▸ INSTRUCTIONS TO FOLLOW
Output the full listing word for word.

▸ SOURCE EXCERPT
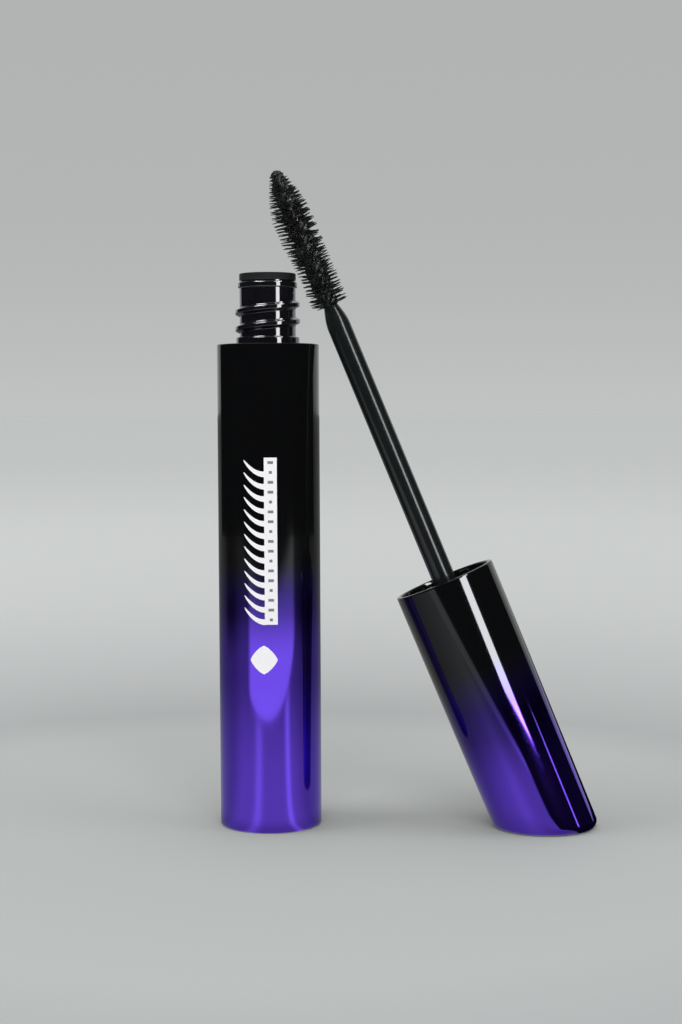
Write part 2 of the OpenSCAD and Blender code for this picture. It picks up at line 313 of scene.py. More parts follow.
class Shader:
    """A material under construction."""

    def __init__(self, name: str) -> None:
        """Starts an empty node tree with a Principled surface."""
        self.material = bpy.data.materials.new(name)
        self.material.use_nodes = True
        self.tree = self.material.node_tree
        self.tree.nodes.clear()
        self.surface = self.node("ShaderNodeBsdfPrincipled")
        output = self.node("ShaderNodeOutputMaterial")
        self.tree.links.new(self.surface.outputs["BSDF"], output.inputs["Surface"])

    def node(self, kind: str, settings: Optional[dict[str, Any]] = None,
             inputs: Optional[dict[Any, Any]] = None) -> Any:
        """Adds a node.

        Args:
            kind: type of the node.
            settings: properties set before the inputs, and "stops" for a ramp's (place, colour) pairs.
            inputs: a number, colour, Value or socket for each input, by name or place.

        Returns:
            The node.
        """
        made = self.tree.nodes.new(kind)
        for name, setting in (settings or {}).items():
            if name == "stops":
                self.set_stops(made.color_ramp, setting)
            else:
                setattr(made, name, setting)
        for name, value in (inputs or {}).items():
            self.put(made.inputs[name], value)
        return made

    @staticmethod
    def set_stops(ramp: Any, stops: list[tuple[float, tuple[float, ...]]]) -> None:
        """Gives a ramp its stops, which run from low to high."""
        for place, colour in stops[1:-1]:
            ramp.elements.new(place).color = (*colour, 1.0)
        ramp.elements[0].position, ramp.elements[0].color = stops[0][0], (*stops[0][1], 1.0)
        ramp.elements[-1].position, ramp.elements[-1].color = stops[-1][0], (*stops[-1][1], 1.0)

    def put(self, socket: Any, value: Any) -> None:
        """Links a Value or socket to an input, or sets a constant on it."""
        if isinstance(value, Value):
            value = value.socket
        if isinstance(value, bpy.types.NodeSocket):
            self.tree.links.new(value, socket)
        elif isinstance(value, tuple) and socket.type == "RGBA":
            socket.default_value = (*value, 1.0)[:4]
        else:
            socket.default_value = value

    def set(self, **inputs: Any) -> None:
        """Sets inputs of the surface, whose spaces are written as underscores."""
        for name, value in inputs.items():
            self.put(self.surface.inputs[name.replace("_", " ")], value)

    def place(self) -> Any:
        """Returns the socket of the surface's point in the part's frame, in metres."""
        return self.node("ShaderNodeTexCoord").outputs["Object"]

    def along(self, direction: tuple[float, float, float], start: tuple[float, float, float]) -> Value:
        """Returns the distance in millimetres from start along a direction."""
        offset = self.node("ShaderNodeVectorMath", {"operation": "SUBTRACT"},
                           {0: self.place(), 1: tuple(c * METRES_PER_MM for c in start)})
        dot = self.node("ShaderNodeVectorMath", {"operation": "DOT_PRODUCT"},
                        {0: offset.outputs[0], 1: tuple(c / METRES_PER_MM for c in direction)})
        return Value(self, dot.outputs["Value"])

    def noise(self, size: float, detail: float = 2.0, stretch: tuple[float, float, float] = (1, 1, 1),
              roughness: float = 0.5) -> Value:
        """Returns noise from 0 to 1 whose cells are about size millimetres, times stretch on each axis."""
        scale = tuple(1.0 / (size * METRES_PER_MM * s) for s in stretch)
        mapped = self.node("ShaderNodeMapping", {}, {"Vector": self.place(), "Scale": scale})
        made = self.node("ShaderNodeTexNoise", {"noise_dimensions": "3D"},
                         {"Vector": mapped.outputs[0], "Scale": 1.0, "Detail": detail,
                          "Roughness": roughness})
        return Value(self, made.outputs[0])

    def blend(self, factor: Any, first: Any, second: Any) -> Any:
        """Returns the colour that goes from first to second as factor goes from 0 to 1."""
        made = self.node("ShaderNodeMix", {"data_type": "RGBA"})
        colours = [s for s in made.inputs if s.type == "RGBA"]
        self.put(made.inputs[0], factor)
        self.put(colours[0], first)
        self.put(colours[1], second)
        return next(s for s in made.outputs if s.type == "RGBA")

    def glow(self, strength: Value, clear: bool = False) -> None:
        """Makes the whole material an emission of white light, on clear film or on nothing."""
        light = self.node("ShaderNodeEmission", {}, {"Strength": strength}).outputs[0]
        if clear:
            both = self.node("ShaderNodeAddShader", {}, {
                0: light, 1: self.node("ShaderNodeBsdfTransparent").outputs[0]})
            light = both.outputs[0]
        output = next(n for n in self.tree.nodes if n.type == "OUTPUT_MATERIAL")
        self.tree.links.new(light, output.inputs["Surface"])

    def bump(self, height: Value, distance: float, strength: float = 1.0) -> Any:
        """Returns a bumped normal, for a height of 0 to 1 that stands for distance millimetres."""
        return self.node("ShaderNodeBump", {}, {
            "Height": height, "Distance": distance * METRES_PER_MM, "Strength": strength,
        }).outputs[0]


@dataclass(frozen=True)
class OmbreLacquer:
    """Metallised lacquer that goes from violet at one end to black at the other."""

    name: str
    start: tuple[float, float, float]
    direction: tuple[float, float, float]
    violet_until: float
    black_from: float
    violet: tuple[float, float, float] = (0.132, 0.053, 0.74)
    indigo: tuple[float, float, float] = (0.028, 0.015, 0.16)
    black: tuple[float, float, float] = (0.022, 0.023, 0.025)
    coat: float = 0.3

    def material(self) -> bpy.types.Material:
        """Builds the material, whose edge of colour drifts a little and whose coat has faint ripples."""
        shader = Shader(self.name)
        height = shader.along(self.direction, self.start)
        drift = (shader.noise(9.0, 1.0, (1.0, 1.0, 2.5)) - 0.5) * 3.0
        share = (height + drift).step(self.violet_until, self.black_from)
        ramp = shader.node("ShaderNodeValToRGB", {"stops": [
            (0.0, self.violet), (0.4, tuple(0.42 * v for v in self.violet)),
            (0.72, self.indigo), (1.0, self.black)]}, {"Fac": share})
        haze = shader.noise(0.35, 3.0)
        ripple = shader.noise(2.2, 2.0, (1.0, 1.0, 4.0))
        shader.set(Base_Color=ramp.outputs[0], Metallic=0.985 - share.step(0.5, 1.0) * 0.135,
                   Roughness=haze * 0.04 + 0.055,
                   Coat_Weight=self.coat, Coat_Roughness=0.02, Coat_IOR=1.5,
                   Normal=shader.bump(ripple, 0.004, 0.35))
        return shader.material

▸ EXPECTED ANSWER
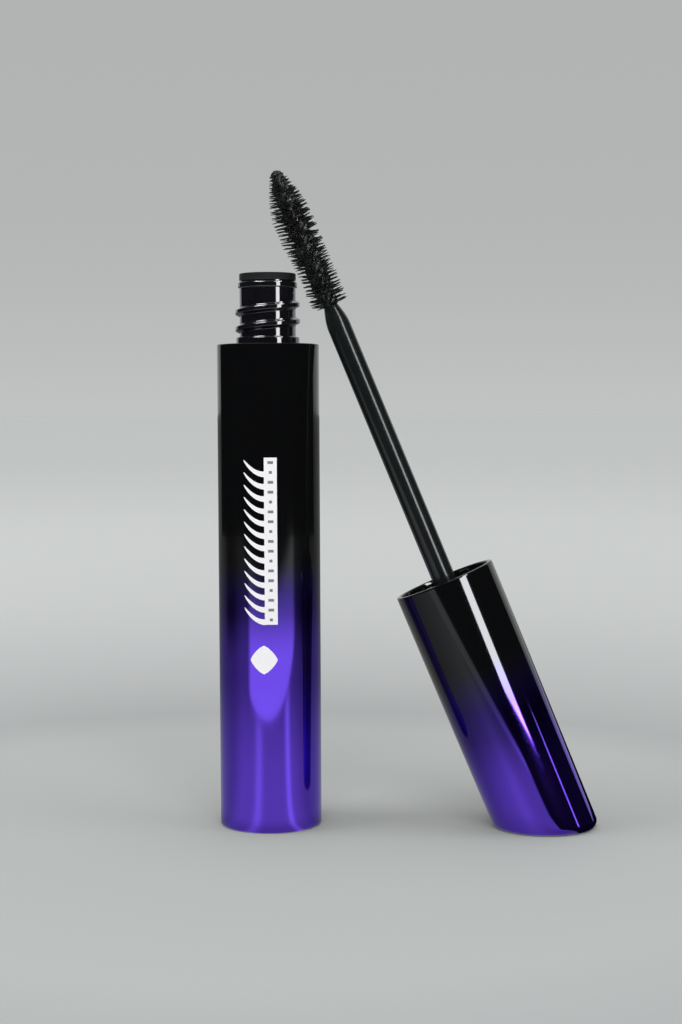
Write part 2 of the OpenSCAD and Blender code for this picture. It picks up at line 313 of scene.py. More parts follow.
class Shader:
    """A material under construction."""

    def __init__(self, name: str) -> None:
        """Starts an empty node tree with a Principled surface."""
        self.material = bpy.data.materials.new(name)
        self.material.use_nodes = True
        self.tree = self.material.node_tree
        self.tree.nodes.clear()
        self.surface = self.node("ShaderNodeBsdfPrincipled")
        output = self.node("ShaderNodeOutputMaterial")
        self.tree.links.new(self.surface.outputs["BSDF"], output.inputs["Surface"])

    def node(self, kind: str, settings: Optional[dict[str, Any]] = None,
             inputs: Optional[dict[Any, Any]] = None) -> Any:
        """Adds a node.

        Args:
            kind: type of the node.
            settings: properties set before the inputs, and "stops" for a ramp's (place, colour) pairs.
            inputs: a number, colour, Value or socket for each input, by name or place.

        Returns:
            The node.
        """
        made = self.tree.nodes.new(kind)
        for name, setting in (settings or {}).items():
            if name == "stops":
                self.set_stops(made.color_ramp, setting)
            else:
                setattr(made, name, setting)
        for name, value in (inputs or {}).items():
            self.put(made.inputs[name], value)
        return made

    @staticmethod
    def set_stops(ramp: Any, stops: list[tuple[float, tuple[float, ...]]]) -> None:
        """Gives a ramp its stops, which run from low to high."""
        for place, colour in stops[1:-1]:
            ramp.elements.new(place).color = (*colour, 1.0)
        ramp.elements[0].position, ramp.elements[0].color = stops[0][0], (*stops[0][1], 1.0)
        ramp.elements[-1].position, ramp.elements[-1].color = stops[-1][0], (*stops[-1][1], 1.0)

    def put(self, socket: Any, value: Any) -> None:
        """Links a Value or socket to an input, or sets a constant on it."""
        if isinstance(value, Value):
            value = value.socket
        if isinstance(value, bpy.types.NodeSocket):
            self.tree.links.new(value, socket)
        elif isinstance(value, tuple) and socket.type == "RGBA":
            socket.default_value = (*value, 1.0)[:4]
        else:
            socket.default_value = value

    def set(self, **inputs: Any) -> None:
        """Sets inputs of the surface, whose spaces are written as underscores."""
        for name, value in inputs.items():
            self.put(self.surface.inputs[name.replace("_", " ")], value)

    def place(self) -> Any:
        """Returns the socket of the surface's point in the part's frame, in metres."""
        return self.node("ShaderNodeTexCoord").outputs["Object"]

    def along(self, direction: tuple[float, float, float], start: tuple[float, float, float]) -> Value:
        """Returns the distance in millimetres from start along a direction."""
        offset = self.node("ShaderNodeVectorMath", {"operation": "SUBTRACT"},
                           {0: self.place(), 1: tuple(c * METRES_PER_MM for c in start)})
        dot = self.node("ShaderNodeVectorMath", {"operation": "DOT_PRODUCT"},
                        {0: offset.outputs[0], 1: tuple(c / METRES_PER_MM for c in direction)})
        return Value(self, dot.outputs["Value"])

    def noise(self, size: float, detail: float = 2.0, stretch: tuple[float, float, float] = (1, 1, 1),
              roughness: float = 0.5) -> Value:
        """Returns noise from 0 to 1 whose cells are about size millimetres, times stretch on each axis."""
        scale = tuple(1.0 / (size * METRES_PER_MM * s) for s in stretch)
        mapped = self.node("ShaderNodeMapping", {}, {"Vector": self.place(), "Scale": scale})
        made = self.node("ShaderNodeTexNoise", {"noise_dimensions": "3D"},
                         {"Vector": mapped.outputs[0], "Scale": 1.0, "Detail": detail,
                          "Roughness": roughness})
        return Value(self, made.outputs[0])

    def blend(self, factor: Any, first: Any, second: Any) -> Any:
        """Returns the colour that goes from first to second as factor goes from 0 to 1."""
        made = self.node("ShaderNodeMix", {"data_type": "RGBA"})
        colours = [s for s in made.inputs if s.type == "RGBA"]
        self.put(made.inputs[0], factor)
        self.put(colours[0], first)
        self.put(colours[1], second)
        return next(s for s in made.outputs if s.type == "RGBA")

    def glow(self, strength: Value, clear: bool = False) -> None:
        """Makes the whole material an emission of white light, on clear film or on nothing."""
        light = self.node("ShaderNodeEmission", {}, {"Strength": strength}).outputs[0]
        if clear:
            both = self.node("ShaderNodeAddShader", {}, {
                0: light, 1: self.node("ShaderNodeBsdfTransparent").outputs[0]})
            light = both.outputs[0]
        output = next(n for n in self.tree.nodes if n.type == "OUTPUT_MATERIAL")
        self.tree.links.new(light, output.inputs["Surface"])

    def bump(self, height: Value, distance: float, strength: float = 1.0) -> Any:
        """Returns a bumped normal, for a height of 0 to 1 that stands for distance millimetres."""
        return self.node("ShaderNodeBump", {}, {
            "Height": height, "Distance": distance * METRES_PER_MM, "Strength": strength,
        }).outputs[0]


@dataclass(frozen=True)
class OmbreLacquer:
    """Metallised lacquer that goes from violet at one end to black at the other."""

    name: str
    start: tuple[float, float, float]
    direction: tuple[float, float, float]
    violet_until: float
    black_from: float
    violet: tuple[float, float, float] = (0.132, 0.053, 0.74)
    indigo: tuple[float, float, float] = (0.028, 0.015, 0.16)
    black: tuple[float, float, float] = (0.022, 0.023, 0.025)
    coat: float = 0.3

    def material(self) -> bpy.types.Material:
        """Builds the material, whose edge of colour drifts a little and whose coat has faint ripples."""
        shader = Shader(self.name)
        height = shader.along(self.direction, self.start)
        drift = (shader.noise(9.0, 1.0, (1.0, 1.0, 2.5)) - 0.5) * 3.0
        share = (height + drift).step(self.violet_until, self.black_from)
        ramp = shader.node("ShaderNodeValToRGB", {"stops": [
            (0.0, self.violet), (0.4, tuple(0.42 * v for v in self.violet)),
            (0.72, self.indigo), (1.0, self.black)]}, {"Fac": share})
        haze = shader.noise(0.35, 3.0)
        ripple = shader.noise(2.2, 2.0, (1.0, 1.0, 4.0))
        shader.set(Base_Color=ramp.outputs[0], Metallic=0.985 - share.step(0.5, 1.0) * 0.135,
                   Roughness=haze * 0.04 + 0.055,
                   Coat_Weight=self.coat, Coat_Roughness=0.02, Coat_IOR=1.5,
                   Normal=shader.bump(ripple, 0.004, 0.35))
        return shader.material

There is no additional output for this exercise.